Zunächst unterteilten die Forscher die USA in 722 "Pendler-Zonen", also relativ abgeschlossene lokale Arbeitsmärkte, mit unterschiedlichen Zusammensetzungen bei Bevölkerung und ansässigen Branchen. Anhand der Branchen errechneten sie die Zunahme der Zahl der Roboter in jeder dieser Zonen und setzten sie ins Verhältnis zur Entwicklung bei Beschäftigung und Löhnen. Bei dieser isolierten Betrachtung zeigte sich: Im Durchschnitt führte jeder neue Roboter zu einer um 0,37 Prozentpunkte niedrigeren Beschäftigungsquote und um 0,73 Prozent niedrigeren Löhnen.

In einem aufwändigeren Modell führten Acemoglu und Restrepo dann zusätzlich Handel zwischen den einzelnen Zonen ein, um auch die möglichen positiven Auswirkungen auf andere Branchen und Regionen zu berücksichtigen. Doch auch hier ergaben sich per Saldo negative Folgen der Roboterisierung auf den Arbeitsmarkt: Die Beschäftigungsquote fiel pro Extra-Roboter um 0,18 Prozentpunkte niedriger aus, die Löhne sanken um 0,25 Prozent. Diese Schätzung bezeichnen die Forscher als ihre konservativste.

Für die Vergangenheit lässt sich also recht eindeutig belegen, dass mehr Roboter insgesamt auf Kosten von menschlichen Arbeitskräften gehen. Auf kürzere Sicht könnte sich Acemoglu, wie er der New York Times sagte, durchaus vorstellen, dass die erhofften positiven Beschäftigungseffekte durch höhere Produktivität erst noch kommen – weil es eine Zeitlang dauert, bis in ihrem alten Job nicht mehr gebrauchte Arbeitnehmer neue Qualifikationen erwerben und eventuell zum Umziehen bereit sind.

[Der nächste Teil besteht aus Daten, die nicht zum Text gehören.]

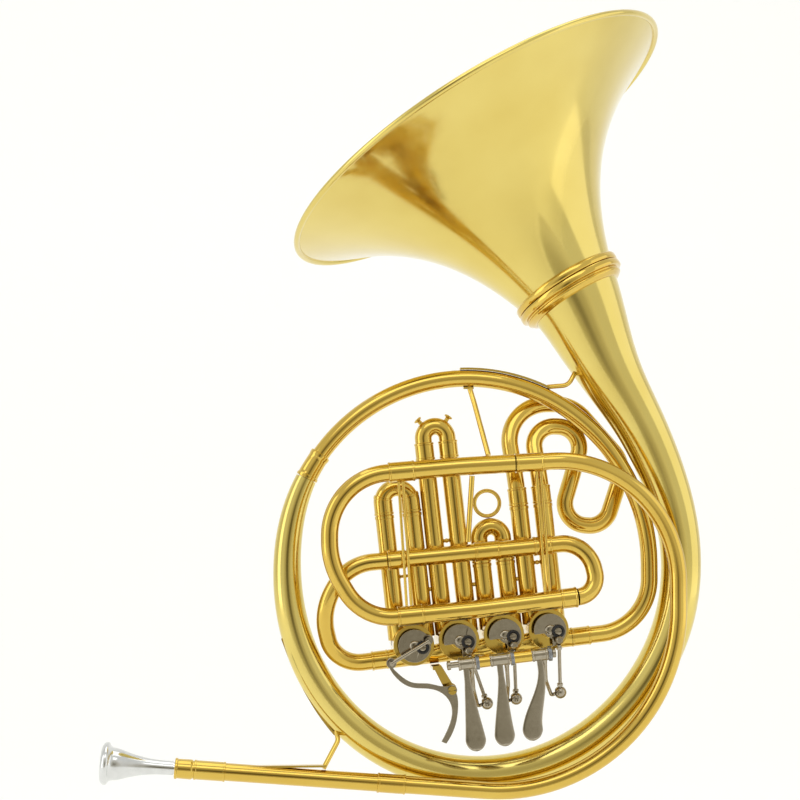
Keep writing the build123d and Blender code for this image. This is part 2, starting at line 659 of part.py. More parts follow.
for number, (barrel, paddle, ball) in enumerate(zip(LEVER_BARRELS, PADDLE_ENDS, BALLS), 1):
    low, high = barrel
    middle = (low + high) / 2
    with BuildPart() as lever:
        with BuildSketch(Plane(origin=at(low, HINGE_B, HINGE_H), x_dir=FRONT, z_dir=ROW)):
            Circle(BARREL_R)
            Circle(HINGE_ROD_R + FIT, mode=Mode.SUBTRACT)
        extrude(amount=high - low)
        # flat arm and spoon-shaped paddle
        with BuildSketch(row_plane(0, 0, HINGE_H - BARREL_R + 0.6)):
            with BuildLine():
                Polyline(
                    (middle - 2.6, HINGE_B - 3.2),
                    (middle + 2.6, HINGE_B - 3.2),
                    (middle + 2.4, HINGE_B - 16.0),
                    (paddle[0] + PADDLE_R - 0.4, paddle[1] + 3.0),
                    (paddle[0] - PADDLE_R + 0.4, paddle[1] + 3.0),
                    (middle - 2.4, HINGE_B - 16.0),
                    close=True,
                )
            make_face()
            with Locations(paddle):
                Circle(PADDLE_R)
        extrude(amount=PADDLE_THICK)
        # curved side arm back to the ball
        arm_root = at(high - 2.0, HINGE_B - 3.2, HINGE_H - 2.6)
        arm_end = at(ball[0] - 2.0, ball[1], BALL_H)
        add(
            tube(
                [
                    arm_root,
                    at(high - 1.0, HINGE_B - 20.0, HINGE_H - 14.0),
                    at(ball[0] - 7.0, ball[1] - 1.0, BALL_H + 2.0),
                    arm_end,
                ],
                [9.0, 3.0],
                1.5,
                0,
            )
        )
        with Locations(Location(at(ball[0], ball[1], BALL_H))):
            Sphere(BALL_R)
    save(lever.part, "finger_lever_" + str(number))

    valve_a = VALVES[number]
    eye = at(valve_a + crank[0], VALVE_B + crank[1], POST_H)
    ball_place = at(ball[0], ball[1], BALL_H)
    with BuildPart() as link:
        with BuildSketch(Plane(origin=ball_place - ROW * 1.6, x_dir=FRONT, z_dir=ROW)):
            Circle(SOCKET_R)
            Circle(BALL_R + 0.15, mode=Mode.SUBTRACT)
        extrude(amount=3.2)
        add(strut(toward(eye, ball_place, 3.8), toward(ball_place, eye, 2.2), 1.3))
        with BuildSketch(Plane(origin=eye - FRONT * 1.4, x_dir=ROW, z_dir=FRONT)):
            Circle(2.8)
        extrude(amount=3.4)
        with BuildSketch(Plane(origin=eye + FRONT * 2.0, x_dir=ROW, z_dir=FRONT)):
            Circle(2.0)
            SlotOverall(5.0, 0.6, mode=Mode.SUBTRACT)
        extrude(amount=1.0)
    save(link.part, "finger_link_" + str(number))

with BuildPart() as hinge_rod:
    with BuildSketch(Plane(origin=at(ROD_ENDS[0], HINGE_B, HINGE_H), x_dir=FRONT, z_dir=ROW)):
        Circle(HINGE_ROD_R)
    extrude(amount=ROD_ENDS[1] - ROD_ENDS[0])
    for end, way in ((ROD_ENDS[0], -1), (ROD_ENDS[1], 1)):
        with BuildSketch(Plane(origin=at(end, HINGE_B, HINGE_H), x_dir=FRONT, z_dir=ROW)):
            Circle(3.2)
        extrude(amount=2.4 * way)
save(hinge_rod.part, "hinge_rod")

FOOT_H = CASING_HALF + PLATE + 0.05
with BuildPart() as hinge_posts:
    for (low, high), (arm_low, arm_high) in zip(POSTS_A, ARMS_A):
        with BuildSketch(Plane(origin=at(low + 0.3, HINGE_B, HINGE_H), x_dir=FRONT, z_dir=ROW)):
            Circle(BARREL_R - 0.4)
            Circle(HINGE_ROD_R + 0.02, mode=Mode.SUBTRACT)
        extrude(amount=high - low - 0.6)
        middle = (arm_low + arm_high) / 2
        with BuildSketch(Plane(origin=at(middle, HINGE_B, HINGE_H - 3.4), x_dir=ROW, z_dir=FRONT * -1)):
            Rectangle(arm_high - arm_low, 4.4)
        extrude(amount=HINGE_H - 3.4 - FOOT_H)
        foot_plane = Plane(origin=at(middle, HINGE_B - 2.0, FOOT_H), x_dir=ROW, z_dir=FRONT)
        with BuildSketch(foot_plane):
            Rectangle(arm_high - arm_low, 9.2)
        extrude(amount=2.2)
save(hinge_posts.part, "hinge_posts")

SPRING_R = 5.4
WIRE_R = 0.4
SPRING_ENDS = (POSTS_A[0][0], POSTS_A[1][0], LEVER_BARRELS[2][1])
with BuildPart() as lever_springs:
    for end in SPRING_ENDS:
        for turn_number in range(3):
            place = end + 0.4 + 1.0 * turn_number
            with BuildSketch(Plane(origin=at(place, HINGE_B, HINGE_H), x_dir=FRONT, z_dir=ROW)):
                Circle(SPRING_R)
                Circle(SPRING_R - 2 * WIRE_R, mode=Mode.SUBTRACT)
            extrude(amount=2 * WIRE_R)
save(lever_springs.part, "lever_springs")

# ---- thumb lever -------------------------------------------------------------------------------
THUMB_PIVOT = (-25.2, -88.8)
THUMB_END = (-65.7, -65.0)
THUMB_H = 26.5
with BuildPart() as thumb_lever:
    with BuildSketch(row_plane(0, 0, THUMB_H)):
        with BuildLine():
            upper = Spline(
                (THUMB_END[0] - 1.6, THUMB_END[1]), (-61.0, -73.4), (-52.0, -80.2), (-41.0, -82.2),
                (-32.0, -85.2), (THUMB_PIVOT[0], THUMB_PIVOT[1] + 3.4),
            )
            hook_right = Spline(
                upper @ 1, (THUMB_PIVOT[0] + 3.0, THUMB_PIVOT[1] - 3.0), (-22.4, -102.0),
                (-25.4, -113.0), (-33.4, -125.4),
            )
            Line(hook_right @ 1, (-36.6, -123.6))
            hook_left = Spline(
                (-36.6, -123.6), (-29.6, -112.4), (-26.8, -101.0), (-29.4, -93.6), (-34.6, -88.6),
                (-42.6, -85.6), (-53.6, -83.4), (-63.4, -75.6),
                (THUMB_END[0] - 2.0, THUMB_END[1] - 2.6),
            )
            Line(hook_left @ 1, upper @ 0)
        make_face()
        with Locations(THUMB_END, THUMB_PIVOT):
            Circle(3.6)
        with Locations(THUMB_PIVOT):
            Circle(1.55, mode=Mode.SUBTRACT)
    extrude(amount=2.2)
save(thumb_lever.part, "thumb_lever")

with BuildPart() as thumb_bracket:
    with BuildSketch(row_plane(0, 0, CASING_HALF + PLATE + 1.0)):
        with BuildLine():
            Polyline(
                (-36.0, -71.6), (-30.0, -71.6), (THUMB_PIVOT[0] + 3.4, THUMB_PIVOT[1]),
                (THUMB_PIVOT[0] - 3.4, THUMB_PIVOT[1] - 2.0), close=True,
            )
        make_face()
        with Locations(THUMB_PIVOT):
            Circle(4.2)
    extrude(amount=2.0)
    with BuildSketch(row_plane(*THUMB_PIVOT, CASING_HALF + PLATE + 3.0)):
        Circle(3.4)
    extrude(amount=THUMB_H - 0.3 - CASING_HALF - PLATE - 3.0)
    with BuildSketch(row_plane(*THUMB_PIVOT, THUMB_H - 0.3)):
        Circle(1.5)
    extrude(amount=3.0)
    with BuildSketch(row_plane(*THUMB_PIVOT, THUMB_H + 2.6)):
        Circle(3.0)
        SlotOverall(7.0, 0.8, mode=Mode.SUBTRACT)
    extrude(amount=1.4)
    with BuildSketch(row_plane(-33.0, -73.1, 0.0)):
        Rectangle(6.4, 2.4)
    extrude(amount=CASING_HALF + PLATE + 3.0)
save(thumb_bracket.part, "thumb_bracket")

thumb_eye = at(VALVES[0] + THUMB_POST[0], VALVE_B + THUMB_POST[1], 0)
thumb_end = at(*THUMB_END, 0)
with BuildPart() as thumb_link:
    for place, low, high in ((thumb_eye, 26.2, 31.4), (thumb_end, THUMB_H + 2.5, 31.4)):
        with BuildSketch(Plane(origin=place + FRONT * low, x_dir=ROW, z_dir=FRONT)):
            Circle(2.6)
        extrude(amount=high - low)
    add(strut(thumb_eye + FRONT * 30.4, thumb_end + FRONT * 30.4, 1.3))
save(thumb_link.part, "thumb_link")

# ---- braces ------------------------------------------------------------------------------------
STRIP = 1.5
tail_core = tail_body(0.0)
lead_core = tube([LEAD_START, LEAD_LOW, LEAD_HIGH, LEAD_END], LEAD_BENDS, TUBE_R, 0)
top_core = tube([LEAD_END, TOP_KNEE, TOP_LEFT], [SHALLOW_BEND], RUN_R, 0)
low_core = tube([LOW_RIGHT, LOW_KNEE, LOW_LEFT], [SHALLOW_BEND], RUN_R, 0)
middle_core = tube([MIDDLE_RIGHT, MIDDLE_LEFT], [], TUBE_R, 0)


def hoop_strip(start_angle, sweep_angle, radius, width):
    """A thin curved strip that lies on the outer side of the hoop."""
    with BuildPart() as strip:
        with BuildLine(Plane.XZ) as bend:
            CenterArc((0, 0), radius, start_angle, sweep_angle)
        with BuildSketch(Plane(origin=bend.line @ 0, x_dir=(0, 1, 0), z_dir=bend.line % 0)):
            Rectangle(width, STRIP)
        sweep()
    return strip.part


strip_r = HOOP_R + TUBE_R + STRIP / 2 + 0.1
rod_foot = (strip_r * math.cos(math.radians(65)), 0.0, strip_r * math.sin(math.radians(65)))
with BuildPart() as bell_brace:
    add(hoop_strip(92.5, -28.5, strip_r, 6.0))
    add(tube([rod_foot, (74.0, 0.5, 126.5), (80.5, 2.5, 138.0)], [8.0], 1.7, 0))
    add(tube([(80.5, 2.5, 138.0), (68.0, 5.5, 154.0)], [], 1.7, 0))
    add(tail_core, mode=Mode.SUBTRACT)
    add(hoop_tube.part, mode=Mode.SUBTRACT)
save(bell_brace.part, "bell_brace")

brace_top = (1.0, 0.0, HOOP_R - TUBE_R - 0.1)
brace_low = (11.4, RUN_Y + 4.0, 74.8)
with BuildPart() as hoop_brace:
    add(tube([brace_top, (4.0, -6.0, 112.0), brace_low], [14.0], 1.9, 0))
    add(hoop_strip(91.6, -3.4, HOOP_R - TUBE_R - STRIP / 2 - 0.1, 5.0))
    add(top_core, mode=Mode.SUBTRACT)
    add(hoop_tube.part, mode=Mode.SUBTRACT)
save(hoop_brace.part, "hoop_brace")

with BuildPart() as run_brace:
    add(strut((-0.6, RUN_Y + 1.0, 60.0), (-2.9, MIDDLE_Y - 1.0, 13.0), 1.9))
    add(top_core, mode=Mode.SUBTRACT)
    add(middle_core, mode=Mode.SUBTRACT)
save(run_brace.part, "run_brace")

# two pairs of thin rods in front of the middle run, from the top run to the lower run
ROD_PAIRS = (((-52.0, 62.6), (-45.4, -38.6)), ((46.6, 69.0), (53.4, -28.6)))
ROD_R = 1.0
ROD_Y = RUN_Y - 0.8
with BuildPart() as front_rods:
    for top, low in ROD_PAIRS:
        for shift in (-1.6, 1.6):
            add(strut((top[0] + shift, ROD_Y, top[1]), (low[0] + shift, ROD_Y, low[1]), ROD_R))
    add(top_core, mode=Mode.SUBTRACT)
    add(low_core, mode=Mode.SUBTRACT)
    add(lead_core, mode=Mode.SUBTRACT)
    add(tube_ferrules.part, mode=Mode.SUBTRACT)
save(front_rods.part, "front_rods")

lead_flange = LEAD_START - lead_axis * 67.0
brace_knee = (-94.5, -8.0, -128.0)
with BuildPart() as lead_pipe_brace:
    flange_place = lead_flange + Vector(0, 0, TUBE_R + 0.1)
    with BuildSketch(Plane(origin=flange_place, x_dir=lead_axis, z_dir=(0, 0, 1))):
        Rectangle(54.0, 5.0)
    extrude(amount=STRIP)
    brace_foot = lead_flange + Vector(25.0, 0.5, TUBE_R - 1.0)
    add(tube([brace_foot, brace_knee, (-96.0, -2.0, -119.0)], [8.0], 1.8, 0))
    with BuildLine(Plane.XZ.offset(0)) as flange_line:
        Spline((-96.5, -124.6), (-112.0, -103.6), (-124.6, -80.0), (-134.4, -56.0))
    with BuildSketch(Plane(origin=flange_line.line @ 0, x_dir=(0, 1, 0), z_dir=flange_line.line % 0)):
        Rectangle(6.0, 1.6)
    sweep(path=flange_line.line)
    add(tail_core, mode=Mode.SUBTRACT)
    add(lead_core, mode=Mode.SUBTRACT)
save(lead_pipe_brace.part, "lead_pipe_brace")

# small turned braces between neighbouring valve legs, each with a ball in the middle
BRACE_ROWS = (
    (LEG_PLACES["b"], 15.0), (LEG_PLACES["d"], -8.0), (LEG_PLACES["a"], -7.0),
    ((LEG_PLACES["a"][1], LEG_PLACES["b"][0]), -18.4),
    ((LEG_PLACES["b"][1], LEG_PLACES["c"][0]), -18.6),
    ((LEG_PLACES["c"][1], LEG_PLACES["d"][0]), -18.3),
)
with BuildPart() as leg_braces:
    for (left, right), height in BRACE_ROWS:
        middle = (left + right) / 2
        add(strut(at(left + SLEEVE_R - 0.5, height), at(right - SLEEVE_R + 0.5, height), 1.1))
        if right - left > 2 * SLEEVE_R + 3.0:
            with Locations(Location(at(middle, height))):
                Sphere(1.7)
    for name in VALVE_NAMES:
        for leg in LEG_PLACES[name]:
            with BuildSketch(leg_plane(leg, LEG_START)):
                Circle(SLEEVE_R)
            extrude(amount=LEG_TOPS[name] - LEG_START, mode=Mode.SUBTRACT)
save(leg_braces.part, "leg_braces")
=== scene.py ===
# %% [markdown]
# A French horn is one long tube of thin brass, coiled so that it can be carried, with a valve
# section in the middle. The CAD model fixes where every piece is. This file gives the pieces
# their finished surfaces, and a studio to see them in. Everything is placed by the frame.

# %% Load the frame
import bpy, bmesh, json, math
import numpy as np
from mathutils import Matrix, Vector


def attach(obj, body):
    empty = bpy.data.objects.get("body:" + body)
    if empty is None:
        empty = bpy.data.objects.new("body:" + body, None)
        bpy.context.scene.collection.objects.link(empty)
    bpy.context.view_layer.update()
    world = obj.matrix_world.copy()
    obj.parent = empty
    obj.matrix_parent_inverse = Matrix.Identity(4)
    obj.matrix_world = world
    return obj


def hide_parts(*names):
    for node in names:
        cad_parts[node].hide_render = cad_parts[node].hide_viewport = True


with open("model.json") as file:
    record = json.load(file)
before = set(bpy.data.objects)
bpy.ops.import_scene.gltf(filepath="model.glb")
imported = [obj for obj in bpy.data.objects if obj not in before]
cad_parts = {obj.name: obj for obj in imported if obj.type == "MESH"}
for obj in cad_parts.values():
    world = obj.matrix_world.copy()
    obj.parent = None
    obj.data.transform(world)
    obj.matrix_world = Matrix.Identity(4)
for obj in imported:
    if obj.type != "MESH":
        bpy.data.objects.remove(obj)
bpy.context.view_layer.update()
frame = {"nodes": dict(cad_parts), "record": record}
body_of = {n: body for body, nodes in frame["record"]["behaviour"]["bodies"].items() for n in nodes}
slot_of = {s["node"]: s["material_slot"] for s in frame["record"]["subparts"]}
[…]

Wie aber sieht es mit der ferneren Zukunft aus? Lässt sich angesichts der neuen Erkenntnisse genauer abschätzen, ob künstlich intelligente Maschinen zu massenhafter Arbeitslosigkeit führen werden, wie viele befürchten? Acemoglu verweist darauf, dass Investitionen in IT-Hardware und -Software anders als Roboter bislang keine erheblichen Folgen am Arbeitsmarkt hatten, was eher gegen dieses pessimistischere Szenario spricht. Auf der anderen Seite habe Künstliche Intelligenz reichlich Potenzial für größere Verwerfungen – "wir sollten also vorbereitet sein".